Perante esta situação
anómala do regime constitucional e democrático, atrevo-me a deixar cinco ideias
para debate e análise:
1)
Reequacionar
o regime: de Presidencialismo para um parlamentarismo, talvez temperado por um
Presidente Chefe de Estado eleito por sufrágio universal, que assegure a coesão
do Estado e da Sociedade em situações de crise; mas um parlamentarismo, em que o
Governo fica dependente da confiança política dos Partidos do Congresso. Não
tendo o Brasil caminhado no sentido do bipartidarismo, antes multiplicando as
forças eleitorais, com critérios nem sempre ideológicos, deverá permitir-se uma
negociação entre vários partidos para formar uma maioria estável que suporte o
Governo. O Presidente deve estar acima dessa conjuntura; não deve ser o chefe
de Governo; antes ‘apenas’ o Chefe de Estado.
2)
Reformar os
partidos políticos brasileiros, exigindo cartas de princípios de raiz
ideológica e promovendo a sua coesão e previsibilidade.
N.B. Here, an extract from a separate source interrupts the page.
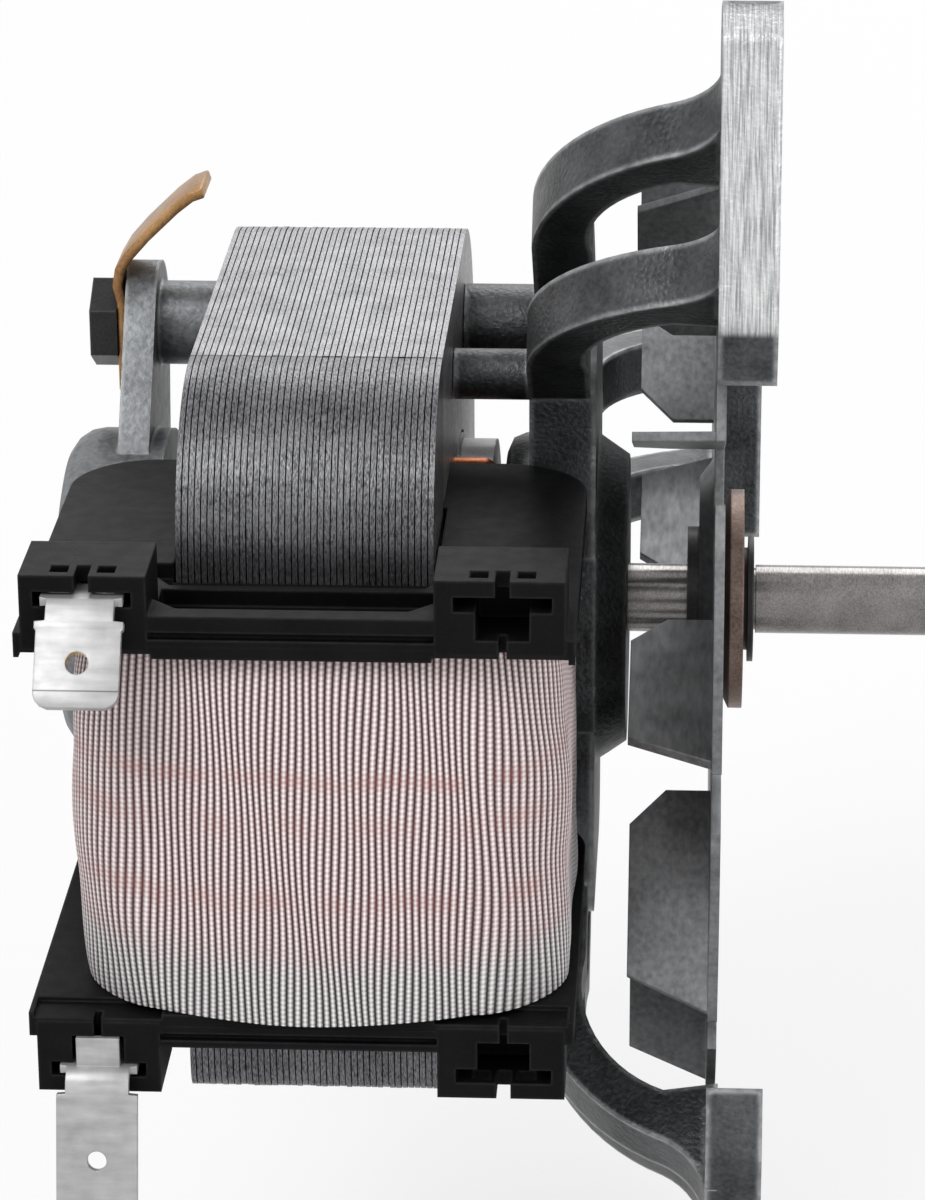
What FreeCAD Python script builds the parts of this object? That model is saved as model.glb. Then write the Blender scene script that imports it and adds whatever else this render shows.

Tal passaria pela
terceira reforma:
3)
Eleições por
lista e não em concorrência aberta entre os candidatos a deputado do próprio
partido. Tal iria fomentar maior lealdade e respeito às diretivas e opções dos
órgãos partidários, e um maior alinhamento a projetos sociais e ideológicos e
não a meros poderes pessoais.
4)
E com isso,
iríamos à raiz do problema: a política brasileira é demasiado cara! Urge tornar
o processo eleitoral muito mais barato, concentrando os esforços
propagandísticos em partidos com programas mais claros e coerentes e não numa
multiplicação de candidaturas que (quase) sempre conduzirão à corrupção, pois o
político precisa de somas extraordinárias para ser eleito.
5)
Finalmente,
visto de fora, parece-me que Brasília tem poder a mais, pelo que a
implementação de um princípio da
subsidiariedade nas relações Estados-União deveria ser reponderada, sem com
isso afetar a necessária solidariedade económica e financeira entre as regiões
mais desenvolvidas e as outras.
Quanto ao “golpe”...
Concordo que há uma
manipulação da figura do “impeachment” para, no fundo, alcançar um resultado
semelhante a uma “moção de censura parlamentar”.
É verdade que a atuação
deste Governo, nestas primeiras semanas, é um verdadeiro ataque reacionário,
contra várias conquistas sociais.
Todavia, devo relembrar
que Michel Temer também foi eleito e que o PMDB teve milhões de votos.... E que
o procedimento (formal) da Constituição parece estar sempre cumprido.
Assim, tal como eu dizia
aos amigos da direita que não bastava deitar o PT abaixo para que o Brasil caminhasse
no sentido da Ordem, digo aos
camaradas da esquerda que não basta acenar com a figura do “golpe” e da revolta
para que seja reativado o Progresso.
É preciso encarar, com
coragem, a total insanidade que é o
regime eleitoral e político brasileiro; é preciso dar mais poder aos partidos e
responsabilizá-los pelas suas alianças e acordos.
A verdadeira regeneração vem
de pequenos passos concretos e realizáveis. Não de uma ‘metanoia’
transformadora...
Aqui deixei 5 ideias para
o debate coletivo desse país-Continente maravilhoso que é o Brasil!